◆ SUPPLIED MATERIAL ◆
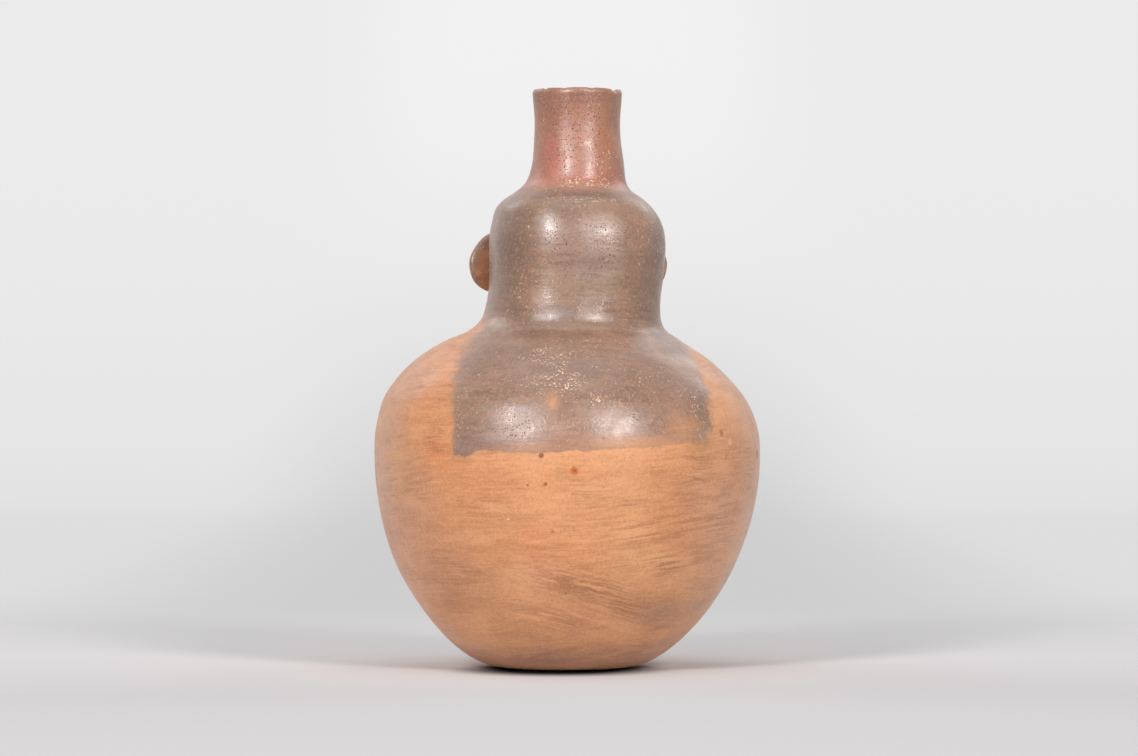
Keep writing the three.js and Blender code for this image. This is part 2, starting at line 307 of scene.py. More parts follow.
@dataclass
class JarWall:
    """The jar's outer wall: its turned outline, lean, square head and hand-made waves."""

    outline: Outline = (
        (26, 0), (36.4, 1.6), (45.4, 5.4), (56.2, 13.6), (68.9, 28), (80.9, 47.4), (88.2, 66.8),
        (92.4, 86.2), (93.6, 101), (92.7, 115.4), (88.1, 129.9), (81.3, 139.6), (71.4, 149.4),
        (56.4, 159.1), (47.4, 163.9), (43.4, 168.8), (41.4, 177), (41.4, 190), (42, 203),
        (41.2, 212.5), (37.6, 222.2), (33.2, 227.1), (27.9, 231), (25.4, 233.8), (23.9, 236.8),
        (22.1, 246.5), (20.9, 258), (20.7, 266), (21.4, 275.7), (21.5, 278.2), (20.5, 280),
    )
    lean: Outline = (
        (1.6, 0), (1.1, 23), (0.6, 60), (0, 100), (0.6, 120), (1.9, 135), (2.7, 150), (2.8, 158),
        (0.6, 164), (-1, 170), (-2, 178), (-3.3, 189), (-3.8, 206), (-3.4, 216), (-2.1, 224),
        (-2, 230), (-3.3, 236), (-4.2, 244), (-3.8, 256), (-3.6, 280),
    )
    head_setback: float = 6.0
    setback_heights: tuple[float, float] = (140, 180)
    head_heights: tuple[float, float, float, float] = (160, 178, 225, 236)
    face_depth: float = 1.13
    face_from: tuple[float, float] = (0.05, 0.5)
    nose_from: tuple[float, float] = (0.3, 0.6)
    squareness: float = 2.35
    waves: int = 9
    wave_depth: float = 0.2
    ear_root_bearing: float = 129.0
    ear_root_heights: tuple[float, float, float, float] = (181, 187, 204, 210)
    ear_root_depth: float = 1.1
    ear_root_spread: float = 3.6
    seek_steps: int = 14
    face: FaceForm = field(default_factory=FaceForm)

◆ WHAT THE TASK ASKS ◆
Extract the lines above, from the first one through the one containing "outer wall: its", and return only those, unchanged.

◆ RIGHT ANSWER ◆
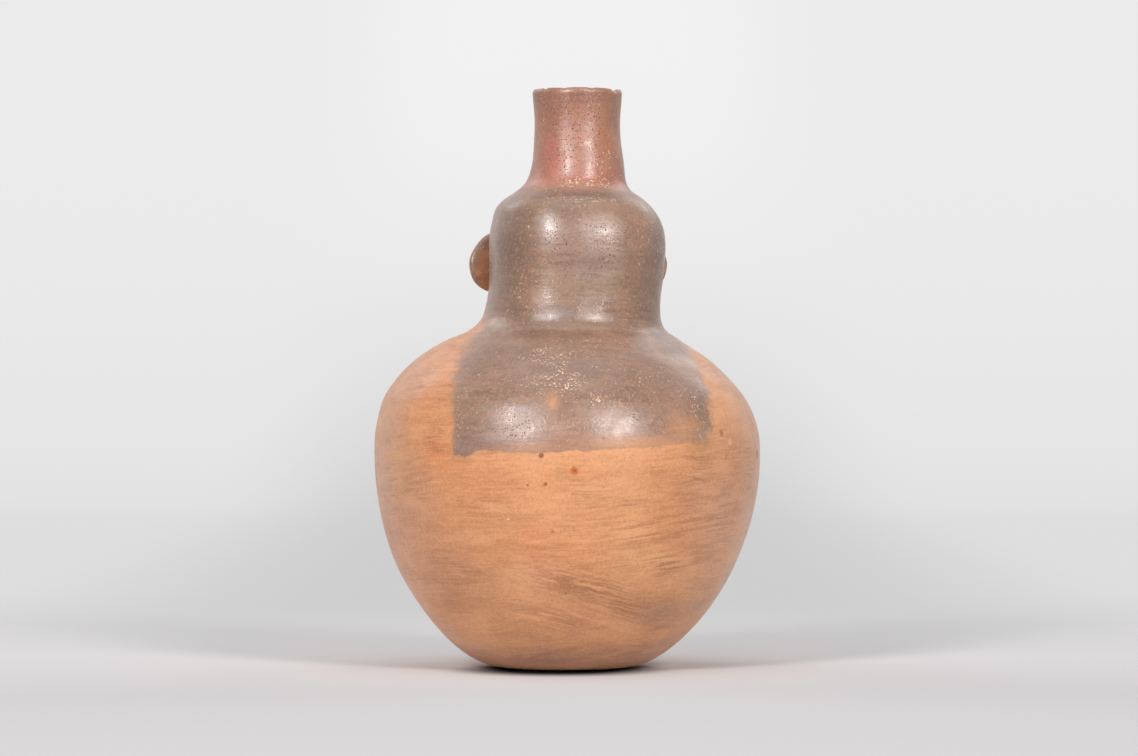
Keep writing the three.js and Blender code for this image. This is part 2, starting at line 307 of scene.py. More parts follow.
@dataclass
class JarWall:
    """The jar's outer wall: its turned outline, lean, square head and hand-made waves."""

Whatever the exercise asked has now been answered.